▸ **STORED DATA**:
>> start

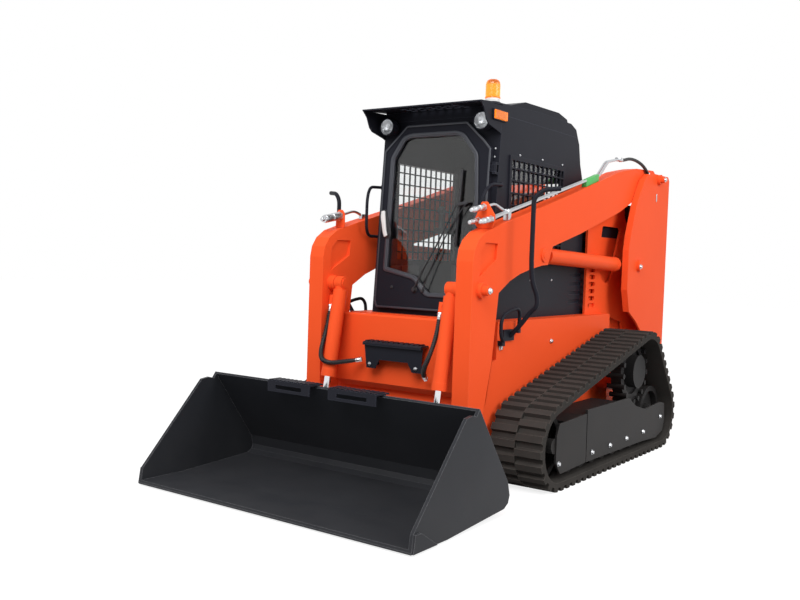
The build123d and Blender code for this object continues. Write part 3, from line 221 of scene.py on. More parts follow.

>> end
>> start

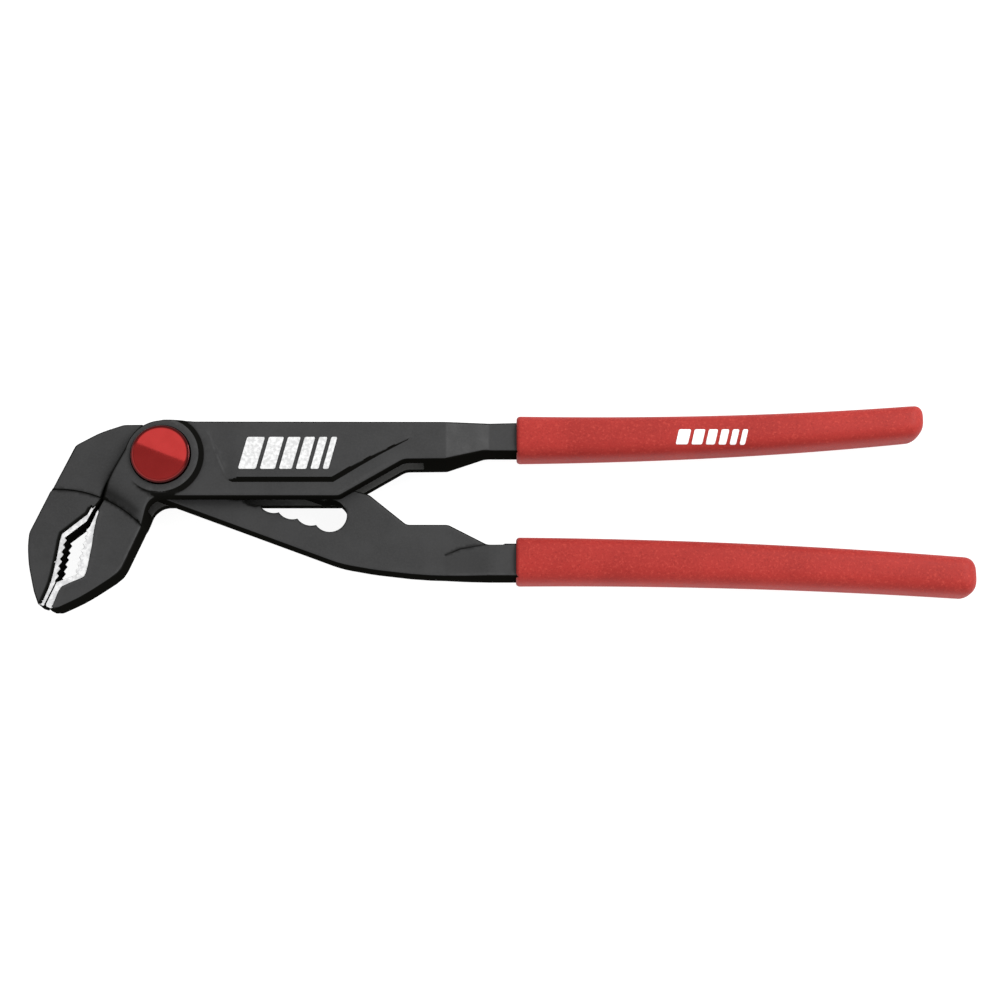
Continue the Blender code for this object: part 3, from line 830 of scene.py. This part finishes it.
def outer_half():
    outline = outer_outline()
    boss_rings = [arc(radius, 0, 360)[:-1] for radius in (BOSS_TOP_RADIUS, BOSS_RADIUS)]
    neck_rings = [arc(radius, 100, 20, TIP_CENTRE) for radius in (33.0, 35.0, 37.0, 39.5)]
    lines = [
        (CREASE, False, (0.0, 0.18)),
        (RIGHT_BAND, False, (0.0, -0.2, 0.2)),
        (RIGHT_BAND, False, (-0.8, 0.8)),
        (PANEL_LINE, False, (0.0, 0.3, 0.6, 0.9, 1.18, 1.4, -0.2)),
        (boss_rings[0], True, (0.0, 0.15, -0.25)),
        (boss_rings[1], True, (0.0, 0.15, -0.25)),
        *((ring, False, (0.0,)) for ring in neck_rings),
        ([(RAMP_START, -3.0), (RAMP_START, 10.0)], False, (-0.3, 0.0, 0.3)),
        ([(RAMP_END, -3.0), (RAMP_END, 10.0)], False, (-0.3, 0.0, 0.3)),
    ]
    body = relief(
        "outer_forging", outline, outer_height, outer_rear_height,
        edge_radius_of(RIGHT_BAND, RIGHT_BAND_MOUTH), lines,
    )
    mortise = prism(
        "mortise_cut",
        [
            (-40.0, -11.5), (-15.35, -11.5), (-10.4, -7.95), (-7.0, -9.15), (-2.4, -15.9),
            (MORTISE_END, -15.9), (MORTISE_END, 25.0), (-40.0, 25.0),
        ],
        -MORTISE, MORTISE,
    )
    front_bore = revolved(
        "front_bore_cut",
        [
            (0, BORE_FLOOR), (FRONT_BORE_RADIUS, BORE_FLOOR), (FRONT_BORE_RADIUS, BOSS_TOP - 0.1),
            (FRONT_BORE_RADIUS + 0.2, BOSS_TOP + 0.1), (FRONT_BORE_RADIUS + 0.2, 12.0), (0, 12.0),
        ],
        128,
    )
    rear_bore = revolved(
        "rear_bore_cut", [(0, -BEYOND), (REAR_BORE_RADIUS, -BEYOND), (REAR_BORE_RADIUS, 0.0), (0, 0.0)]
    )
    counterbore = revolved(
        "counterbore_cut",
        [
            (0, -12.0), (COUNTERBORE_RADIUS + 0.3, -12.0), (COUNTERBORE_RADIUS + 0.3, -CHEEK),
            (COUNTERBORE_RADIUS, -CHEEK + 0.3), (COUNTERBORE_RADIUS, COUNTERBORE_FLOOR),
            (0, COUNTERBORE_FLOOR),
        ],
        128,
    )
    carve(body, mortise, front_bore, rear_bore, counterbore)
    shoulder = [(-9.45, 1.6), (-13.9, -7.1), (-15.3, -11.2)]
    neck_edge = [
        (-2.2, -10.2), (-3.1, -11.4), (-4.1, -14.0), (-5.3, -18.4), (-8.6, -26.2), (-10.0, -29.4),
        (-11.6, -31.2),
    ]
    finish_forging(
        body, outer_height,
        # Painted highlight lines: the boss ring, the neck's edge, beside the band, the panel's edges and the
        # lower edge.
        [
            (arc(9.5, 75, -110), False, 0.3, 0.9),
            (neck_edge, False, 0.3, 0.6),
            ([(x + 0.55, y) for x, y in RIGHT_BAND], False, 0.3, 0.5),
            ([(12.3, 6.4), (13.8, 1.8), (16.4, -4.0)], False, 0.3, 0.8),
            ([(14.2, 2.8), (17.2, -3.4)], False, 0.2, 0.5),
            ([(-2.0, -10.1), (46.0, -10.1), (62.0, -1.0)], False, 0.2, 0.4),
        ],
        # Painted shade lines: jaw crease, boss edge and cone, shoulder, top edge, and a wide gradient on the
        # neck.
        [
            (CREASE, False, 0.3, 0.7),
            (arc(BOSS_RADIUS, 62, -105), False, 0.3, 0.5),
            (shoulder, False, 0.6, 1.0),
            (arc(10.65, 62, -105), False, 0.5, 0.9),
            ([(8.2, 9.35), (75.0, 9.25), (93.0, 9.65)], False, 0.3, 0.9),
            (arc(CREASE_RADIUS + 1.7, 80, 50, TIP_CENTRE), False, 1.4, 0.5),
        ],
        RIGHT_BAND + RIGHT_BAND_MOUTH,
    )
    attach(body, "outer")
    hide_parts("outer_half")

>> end

▸ **SHORT TASK**:
Considering only the records above, state the number of lines that include the word "object", with nothing added.

▸ **WORKED SOLUTION**:
2